Бунину, конечно, уже не мечтать о собственной жизни, но в вырывающемся у него порою «конец» и «никогда» слышится что-то большее.
Что такое Чураевка Гребенщикова? И пути открывания (кажется так) Рериха?[172] Я что-то где-то слышал – кажется в Перезвонах.
7. Гомолицкий – Бему
27/XII.26.
Дорогой Альфред Людвигович!
Сим выполняю обещание. Дуновение летит к Вам. Если новый год для Вас праздник, тем более кстати придется письмо к этому празднику.
Для меня новый год – подведение итогов. В этом же году я подвожу итоги не только разумом, я уже подвел их где-то гораздо глубже. Из всех влияний, из всего пережитого я взял нужное мне и закрепил за собою. И одним, из трех главнейших влияний, было Ваше. Хотя и сейчас я еще почти ничего не знаю о скитниках и мне остается пожалеть, что я отделен пространством, которое, пожалуй, ничем не заполнить, но Ваши письма со мной и я всегда могу перечитать их, что я сейчас и делаю.

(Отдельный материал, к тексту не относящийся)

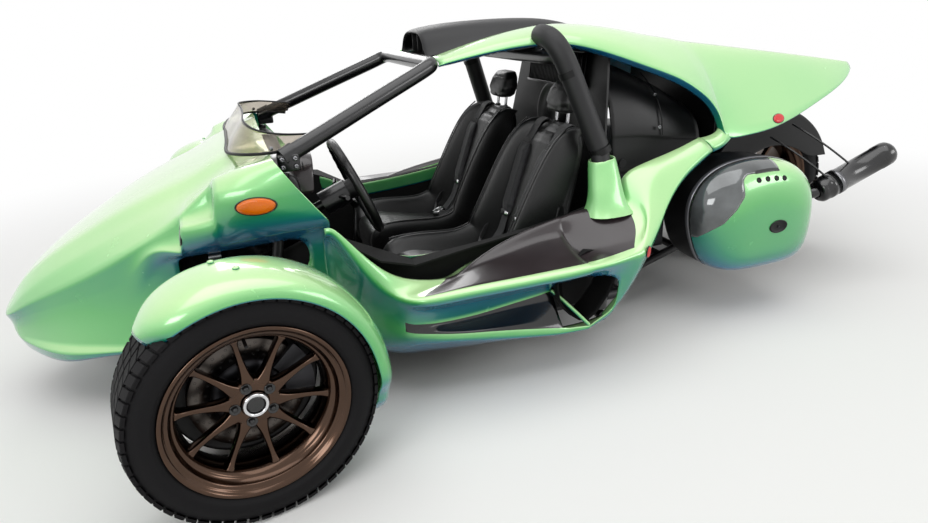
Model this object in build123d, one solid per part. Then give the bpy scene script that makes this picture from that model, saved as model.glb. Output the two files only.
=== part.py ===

То письмо, которое я получил 7.VI и в котором Вы поздравляли меня скитником в такой для меня трудный момент и так вовремя, навсегда останется для меня радостным воспоминанием. Вы обласкали и ободрили мое Дуновение. В дальнейшем Вам послышался диссонанс между моим творчеством и мной, отнесенным к народу. И вот мне приходит в голову, в чем разница наших отношений к этому отвлеченному народу. Для меня это уже не понятие угнетаемое, а потому нуждающееся в защите, для меня нет вовсе этого понятия, но есть реальные единицы, пользующиеся теперь большими правами, чем я, поквитавшиеся и взявшие где свое, где меньше, где больше, и, следовательно, я ничего больше не должен. Меня ничто не связывает, никакое предубеждение. Я переношусь в область человеческих взaимоотношений. А тут уже всё зависит от сконцентрированности, динамичности моего лучшего Я. Прошлые два года были для меня реакцией после сильного напряжения, выразившегося в «свете» (Дуновение)[173]. Я копил в себе силы и, следовательно, по возможности охранял их от чужого взора. В деревне же сразу почувствовалось понижающее давление на мое поле. Я боролся за самого себя, выискивая способ самозащиты.